→ **Objective**: Take the data below and repeat it exactly.

→ **Supplied data**:
====================

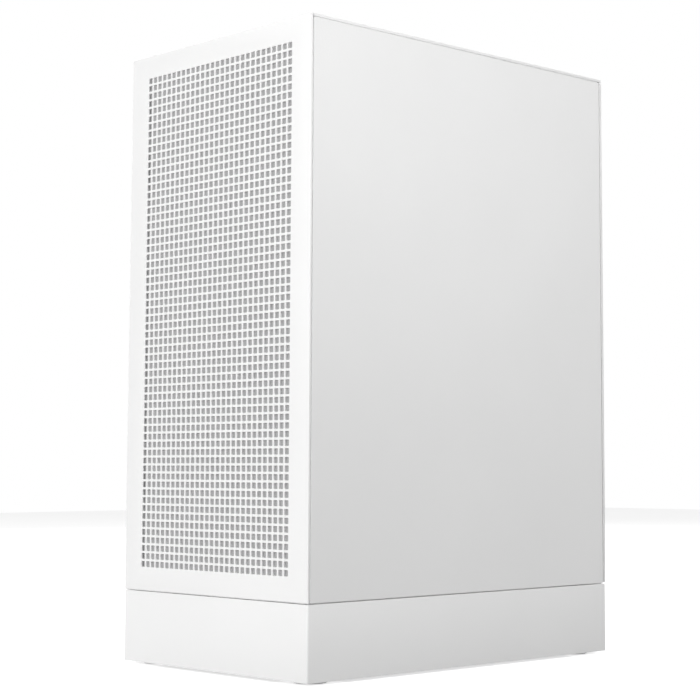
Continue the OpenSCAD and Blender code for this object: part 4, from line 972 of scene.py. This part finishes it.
def add_rear():
    add_rear_panel()
    add_screws()
    add_socket_tongues()
    dress("slot_brackets", STEEL, 0.15, 1)
    dress("rear_io_ports", STEEL, 0.15, 1)
    dress("io_shield", STEEL, 0.1, 1)
    dress("psu_case", BLACK_COAT, 0.4)
    dress("psu_inlet", DARK, 0.4)
    dress("psu_switch", DARK, 0.35)
    dress("psu_circuit", GREEN_BOARD, 0.2, 1)


# ---------------- fans

# A 120 mm fan: half its width, its depth, its bore's radius, and its screws' distance from the axis each way.
FAN_HALF = 59.7
FAN_DEPTH = 25
FAN_BORE = 57.5
SCREW_AT = 52.5
# Signs along u and v of a square's four corners.
CORNERS = [(i, j) for i in (-1, 1) for j in (-1, 1)]


def fan_frame(solid, local):
    """Frame of a 120 mm fan. Local w points out of its air-in face, which is at w = 0."""
    solid.local = local
    flange = 4
    outline = rectangle(-FAN_HALF, -FAN_HALF, FAN_HALF, FAN_HALF, 6, 5)
    screws = [circle(2.2, 12, (i * SCREW_AT, j * SCREW_AT)) for i, j in CORNERS]
    bore = circle(FAN_BORE, 72)
    solid.kind = 0
    solid.plate(outline, [bore] + screws, -flange, 0, 0.6)
    solid.plate(outline, [bore] + screws, -FAN_DEPTH, -FAN_DEPTH + flange)
    for ring in (circle(FAN_BORE + 1.6, 72), bore):
        solid.wall(ring, -FAN_DEPTH + flange, -flange)
    # Motor plate and its four swept arms at the air-out face.
    solid.disc(19, -FAN_DEPTH, -FAN_DEPTH + 2, 0.4, 40)
    for arm in range(4):
        stations = []
        for k in range(9):
            share = k / 8
            r = (17 + share * 41.5)
            a = math.radians(45 + 90 * arm + 16 * math.sin(share * math.pi / 2))
            way = Vector((math.cos(a), math.sin(a), 0))
            across = Vector((-way.y, way.x, 0)) * (1.9 - 0.5 * share)
            middle = way * r
            low, high = -FAN_DEPTH + 0.05, -FAN_DEPTH + (3.4 - 1.0 * share)
            stations.append([(*(middle - across).xy, low), (*(middle + across).xy, low),
                             (*(middle + across * 0.6).xy, high), (*(middle - across * 0.6).xy, high)])
        solid.rings(stations)
    # Soft pads on the corners of the air-in face.
    solid.kind = 1
    for i, j in CORNERS:
        solid.local = local @ Matrix.Translation((i * SCREW_AT, j * SCREW_AT, 0))
        solid.plate(rectangle(-6.4, -6.4, 6.4, 6.4, 4.5, 4), [circle(2.4, 12)], -0.35, 0.0)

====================

→ **Correct result**:
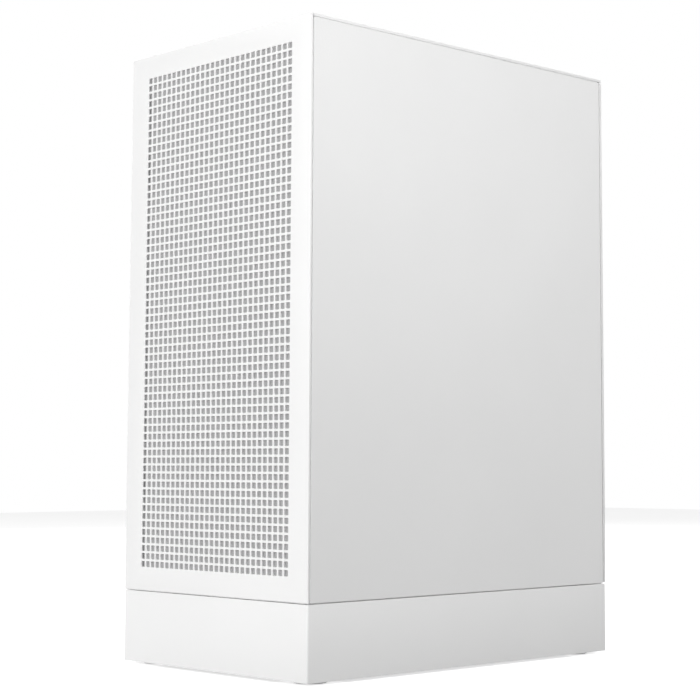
Continue the OpenSCAD and Blender code for this object: part 4, from line 972 of scene.py. This part finishes it.
def add_rear():
    add_rear_panel()
    add_screws()
    add_socket_tongues()
    dress("slot_brackets", STEEL, 0.15, 1)
    dress("rear_io_ports", STEEL, 0.15, 1)
    dress("io_shield", STEEL, 0.1, 1)
    dress("psu_case", BLACK_COAT, 0.4)
    dress("psu_inlet", DARK, 0.4)
    dress("psu_switch", DARK, 0.35)
    dress("psu_circuit", GREEN_BOARD, 0.2, 1)


# ---------------- fans

# A 120 mm fan: half its width, its depth, its bore's radius, and its screws' distance from the axis each way.
FAN_HALF = 59.7
FAN_DEPTH = 25
FAN_BORE = 57.5
SCREW_AT = 52.5
# Signs along u and v of a square's four corners.
CORNERS = [(i, j) for i in (-1, 1) for j in (-1, 1)]


def fan_frame(solid, local):
    """Frame of a 120 mm fan. Local w points out of its air-in face, which is at w = 0."""
    solid.local = local
    flange = 4
    outline = rectangle(-FAN_HALF, -FAN_HALF, FAN_HALF, FAN_HALF, 6, 5)
    screws = [circle(2.2, 12, (i * SCREW_AT, j * SCREW_AT)) for i, j in CORNERS]
    bore = circle(FAN_BORE, 72)
    solid.kind = 0
    solid.plate(outline, [bore] + screws, -flange, 0, 0.6)
    solid.plate(outline, [bore] + screws, -FAN_DEPTH, -FAN_DEPTH + flange)
    for ring in (circle(FAN_BORE + 1.6, 72), bore):
        solid.wall(ring, -FAN_DEPTH + flange, -flange)
    # Motor plate and its four swept arms at the air-out face.
    solid.disc(19, -FAN_DEPTH, -FAN_DEPTH + 2, 0.4, 40)
    for arm in range(4):
        stations = []
        for k in range(9):
            share = k / 8
            r = (17 + share * 41.5)
            a = math.radians(45 + 90 * arm + 16 * math.sin(share * math.pi / 2))
            way = Vector((math.cos(a), math.sin(a), 0))
            across = Vector((-way.y, way.x, 0)) * (1.9 - 0.5 * share)
            middle = way * r
            low, high = -FAN_DEPTH + 0.05, -FAN_DEPTH + (3.4 - 1.0 * share)
            stations.append([(*(middle - across).xy, low), (*(middle + across).xy, low),
                             (*(middle + across * 0.6).xy, high), (*(middle - across * 0.6).xy, high)])
        solid.rings(stations)
    # Soft pads on the corners of the air-in face.
    solid.kind = 1
    for i, j in CORNERS:
        solid.local = local @ Matrix.Translation((i * SCREW_AT, j * SCREW_AT, 0))
        solid.plate(rectangle(-6.4, -6.4, 6.4, 6.4, 4.5, 4), [circle(2.4, 12)], -0.35, 0.0)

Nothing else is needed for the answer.